There are three key ingredients for a successful charter school, says school finance expert Debi Deal: a focused and rigorous curriculum, a solid governance structure, and a strong finance team. “Not any one of them is more important than the other; they’re all important together,” adds Deal, who serves as treasurer of the CCAP board of directors.
Over the years, she has found that the financial piece is often the Achilles heel of charter school survival. Nationwide, financial troubles are a factor in more than 40 percent of charter school closures, according to a 2011 study by the Center for Education Reform.
When Deal was Chief Business Officer of the Santa Maria High School District, an early experience reviewing a charter petition opened her eyes to the problem and the need to address it. The petitioners had a good program and governance structure, but they missed the mark on financial management. When she pointed that out, the petitioners responded, “We don’t really care about finance…we’ll be fine.”
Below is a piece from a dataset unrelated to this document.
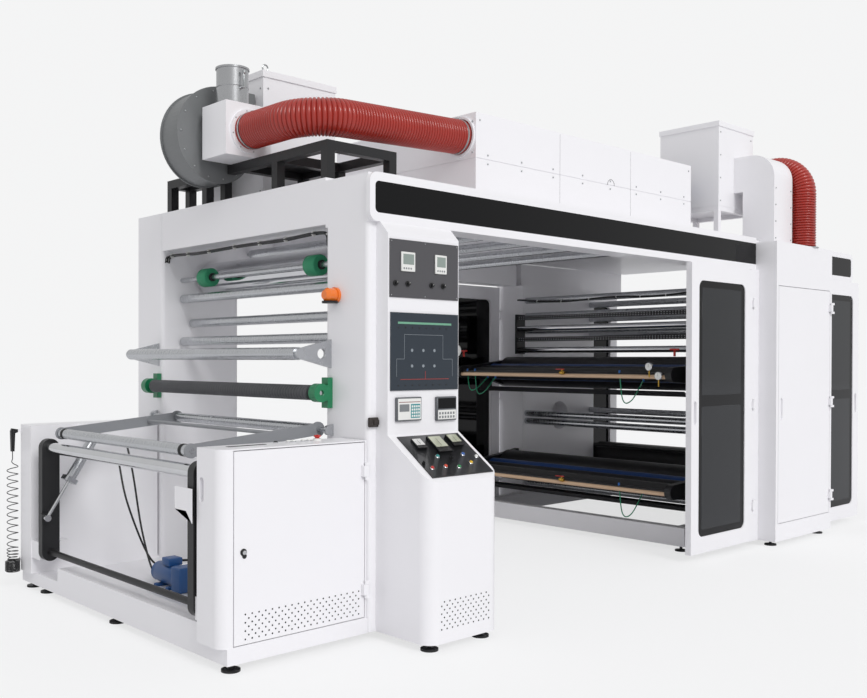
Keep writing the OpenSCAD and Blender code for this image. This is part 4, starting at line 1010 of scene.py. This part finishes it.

In 2007, Deal joined California’s Fiscal Crisis & Management Assistance Team, known as FCMAT, as a fiscal intervention specialist and investigated suspected fraud and financial mismanagement as part of her list of assignments. Many of the audits involved charter schools, but, she said, “some of them didn’t turn out to be fraud; they turned out to be people who just didn’t really understand and they were doing things wrong.”
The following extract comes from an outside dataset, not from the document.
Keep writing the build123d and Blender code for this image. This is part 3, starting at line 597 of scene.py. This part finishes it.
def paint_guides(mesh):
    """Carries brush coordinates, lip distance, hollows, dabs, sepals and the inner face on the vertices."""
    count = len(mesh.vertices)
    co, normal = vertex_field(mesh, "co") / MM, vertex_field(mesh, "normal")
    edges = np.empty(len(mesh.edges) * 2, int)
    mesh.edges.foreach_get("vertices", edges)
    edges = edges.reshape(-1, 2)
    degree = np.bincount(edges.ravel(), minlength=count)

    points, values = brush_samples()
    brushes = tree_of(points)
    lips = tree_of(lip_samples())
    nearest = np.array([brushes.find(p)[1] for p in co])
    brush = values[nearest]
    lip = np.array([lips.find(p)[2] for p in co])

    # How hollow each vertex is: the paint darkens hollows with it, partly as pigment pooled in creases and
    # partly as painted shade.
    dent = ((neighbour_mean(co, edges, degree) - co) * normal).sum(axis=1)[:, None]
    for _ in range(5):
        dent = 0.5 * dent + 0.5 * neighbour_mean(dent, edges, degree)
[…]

She set out on a mission to strengthen financial literacy in charter schools and created the Charter School Finance Academy, a collaborative effort with the California Charter Schools Association (CCSA) to provide professional development for charter school leaders throughout the state.
At the time, California charter authorizers—schools districts and county offices of education—were in a period that Deal described as “kind of the wild, wild west.” There were few comprehensive resources for authorizers to use as a roadmap to fulfill their responsibilities, such as reviewing petitions and providing oversight, “so, they created their own tools.”
Deal said that the search for high-quality authorizing tools began to take shape in 2015, when the Alameda County Office of Education received a federal grant to launch CARSNet, the Charter Authorizers Regional Support Network. Deal helped draft curriculum and taught master level classes to authorizers. CARSNet also collected tools and resources developed by authorizers, evaluated them, and shared the best tools and templates as resources online.
When the CARSNet grant ended three years later, the work was picked up by CCAP, which received a federal grant that took authorizing improvement work to a new, in-depth level. In addition to professional development trainings and webinars, CCAP is creating comprehensive toolkits that focus on specific areas of authorizing and can be updated as new legislation and regulations are enacted.
“CCAP’s staff and its experienced Board members are well positioned to provide resources and training to keep people super current,” said Deal. “These tools are an integral part of what authorizers need to do their jobs well.”
Since retiring from FCMAT, Deal has continued working with charter schools as a consultant and says given how the pandemic has disrupted education, it is also essential to help authorizers and charter schools build strong partnerships to ensure that each has the information they need to make sound decisions that enable students to thrive.